Financial Pressure Adds Another Layer
Work pressure is not only about workload. It is also about economic survival.
Rising living costs, housing expenses, education planning, and future security concerns create constant financial tension. Even high-earning couples experience stress related to maintaining a certain lifestyle.
When financial anxiety enters a marriage, it often affects decision-making about children, relocation, savings, and career priorities.
In some cases, one partner may feel overburdened. In others, one may feel neglected.
Financial stress does not automatically destroy marriage, but unmanaged financial pressure increases vulnerability.
Dual-Career Marriages and the Mental Load
In many households today, both partners work full time.
This creates new challenges:
Who handles household tasks
Who manages family schedules
Who sacrifices career opportunities for family needs
Who carries the mental load
If responsibilities are uneven, tension grows.
Work pressure combined with unequal domestic responsibility is one of the most common sources of marital conflict in modern relationships.

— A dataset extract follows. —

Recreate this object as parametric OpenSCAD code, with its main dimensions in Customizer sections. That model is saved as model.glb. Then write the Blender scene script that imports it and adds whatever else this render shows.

Digital Disconnection Inside the Same Home

One of the most overlooked problems is digital intrusion.
Couples may sit in the same room but remain emotionally disconnected. One responds to emails. The other scrolls through social media. Real conversation becomes rare.

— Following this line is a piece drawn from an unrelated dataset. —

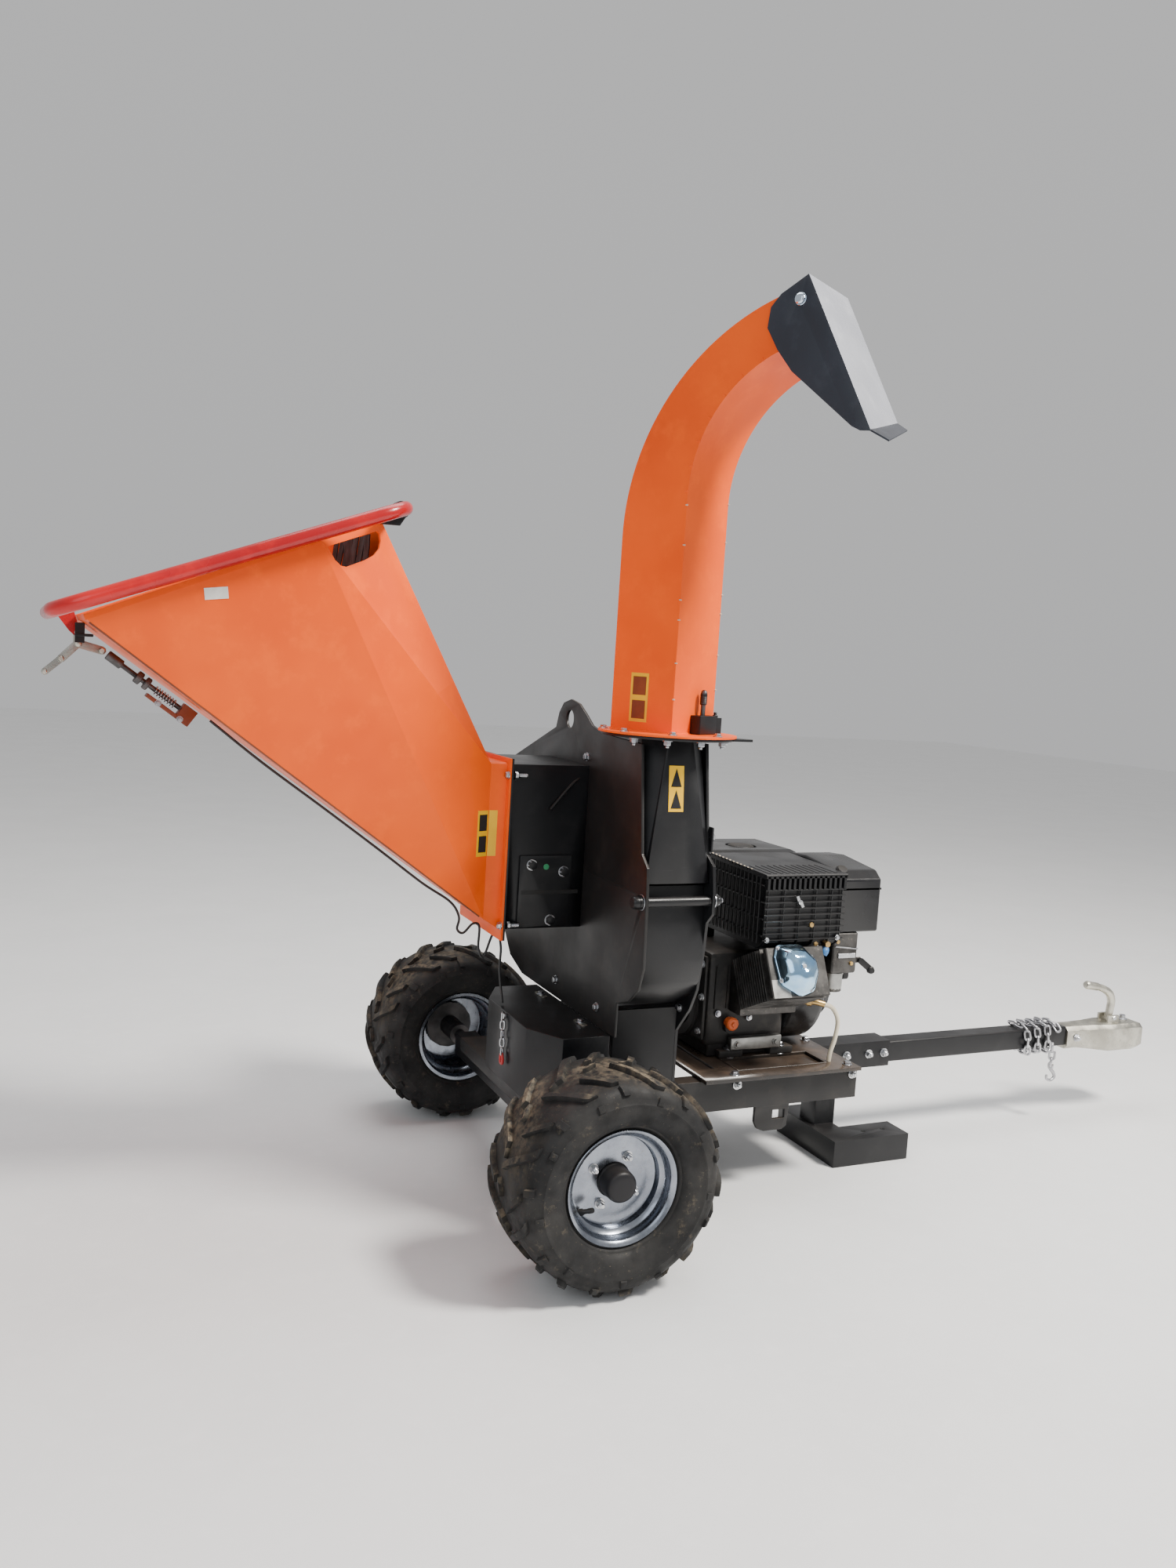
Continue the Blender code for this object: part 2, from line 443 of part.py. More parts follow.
def belt_loop(ra, rb):
    dy, dz = ROTOR_Y - CRANK_Y, ROTOR_Z - CRANK_Z
    d = math.hypot(dy, dz)
    base = math.atan2(dz, dy)
    off = math.acos((ra - rb) / d)
    pts = []
    for i in range(15):
        a = base - off + 2 * off * i / 14
        pts.append((ROTOR_Y + ra * math.cos(a), ROTOR_Z + ra * math.sin(a)))
    for i in range(13):
        a = base + off + (2 * math.pi - 2 * off) * i / 12
        pts.append((CRANK_Y + rb * math.cos(a), CRANK_Z + rb * math.sin(a)))
    return pts


po, pi_ = belt_loop(DRIVEN_R - 0.001, DRIVE_R - 0.001), belt_loop(DRIVEN_R - 0.0105, DRIVE_R - 0.0105)
xa, xb = PULLEY_X[0] + 0.0078, PULLEY_X[1] - 0.0078
bm = loft([[(xa, *p) for p in po], [(xb, *p) for p in po], [(xb, *p) for p in pi_], [(xa, *p) for p in pi_]], closed=True)
finish("drive_belt", bm, (0.02, 0.02, 0.02), 0.8, smooth=30)

gp = belt_loop(0.104, 0.079)[::2]
bm = prism(gp, 'x', 0.2640, 0.3350)
bm = combine(bm, [prism(inset_poly(gp, 0.003), 'x', 0.25, 0.3320), rod(CC, 'x', 0.020, 0.30, 0.36, 20)], 'DIFFERENCE')
bm = combine(bm, [box(0.300, 0.330, 0.080, 0.110, 0.7600, 0.785)])
finish("belt_guard", bm, BLACK, 0.45, smooth=30)

# ------------------------------------------------------------------ hopper
def mirror_ring(half_pts):
    return half_pts + [(x, -y, z) for x, y, z in reversed(half_pts)]


def ring_inset(ring, d):
    c = sum((Vector(p) for p in ring), Vector()) / len(ring)
    out = []
    for p in ring:
        v = Vector(p) - c
        out.append(tuple(c + Vector((v.x, 0, v.z)) * (1 - d / max(0.05, math.hypot(v.x, v.z))) + Vector((0, v.y - math.copysign(min(d, abs(v.y)), v.y), 0))))
    return out


mouth, neck = mirror_ring(MOUTH), mirror_ring(NECK)
flat = [(-0.1040, y, z) for _, y, z in mirror_ring([(0, -0.112, 0.575), (0, -0.112, 0.903), (0, -0.104, 0.906)])]
outer = loft([mouth, neck, flat])
im, inn, ifl = (ring_inset(r, 0.003) for r in (mouth, neck, flat))
far_in = [tuple(Vector(a) + (Vector(a) - Vector(b)) * 0.04) for a, b in zip(im, inn)]
far_out = [(p[0] + 0.02, p[1], p[2]) for p in ifl]
hole = loft([far_in, inn, ifl, far_out])
bm = combine(outer, [box(-0.1040, -0.1000, -0.128, 0.128, 0.555, 0.915)])
bm = combine(bm, [hole], 'DIFFERENCE')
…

Being physically present is not the same as being emotionally available.
Over time, this reduces relationship satisfaction.
Signs Work Pressure Is Affecting Your Marriage
Many couples do not realize the impact until damage has progressed.
Common signs include:
Frequent irritability after work
Cancelling plans repeatedly
Reduced meaningful conversation
Emotional withdrawal
Decline in intimacy
Feeling unsupported during stressful periods
Recognizing these patterns early can prevent long-term harm.
Can Work Pressure Ever Strengthen Marriage?
Yes, but only when handled consciously.
Work challenges can strengthen marriage if partners:
Communicate openly about stress
Offer emotional reassurance
Share responsibilities fairly
Respect boundaries between work and home
Maintain shared goals
Stress itself is not the enemy. Silence and avoidance are.
When couples support each other during demanding periods, trust can deepen.
Practical Ways to Protect Your Marriage from Work Pressure

Set Clear Boundaries
Define specific times when work communication stops. Even one tech-free hour daily can improve connection.
Prioritize Quality Over Quantity
You may not control work hours completely. But intentional time matters. A focused conversation without distractions builds connection.
Communicate Stress Instead of Projecting It
Instead of reacting with irritation, explain what is happening internally. Clear expression reduces misunderstanding.
Share Domestic Responsibilities
Regularly review household balance. Resentment often grows from imbalance, not stress itself.
Seek Professional Support When Needed
If work-related tension becomes constant conflict, professional guidance can help couples rebuild communication patterns.
Final Thoughts
Work pressure is a reality of modern life. Ambition, financial goals, and professional growth are important.
But marriage requires deliberate protection.
Without boundaries and communication, work stress slowly reshapes emotional patterns inside a relationship. Not through dramatic events, but through small, repeated moments of disconnection.
A successful career and a strong marriage are not mutually exclusive. However, maintaining both requires awareness, intentional effort, and mutual respect.
The question is not whether work pressure exists. The question is whether couples are managing it together or letting it manage their relationship.
Frequently Asked Questions
Q1. Can work pressure really damage a marriage?
Yes. Chronic unmanaged work stress can reduce emotional availability, increase conflict, and lower marital satisfaction over time.
Q2. Does working long hours increase divorce risk?
Long working hours alone do not cause divorce, but they reduce quality time and communication, which are critical for marital stability.
Q3. How can couples balance career and marriage?
By setting work boundaries, prioritizing meaningful time together, and communicating stress openly instead of withdrawing emotionally.
Q4. Is financial stress worse than workload stress in marriage?
Both can be harmful. Financial stress often affects long-term decisions, while workload stress impacts daily emotional connection.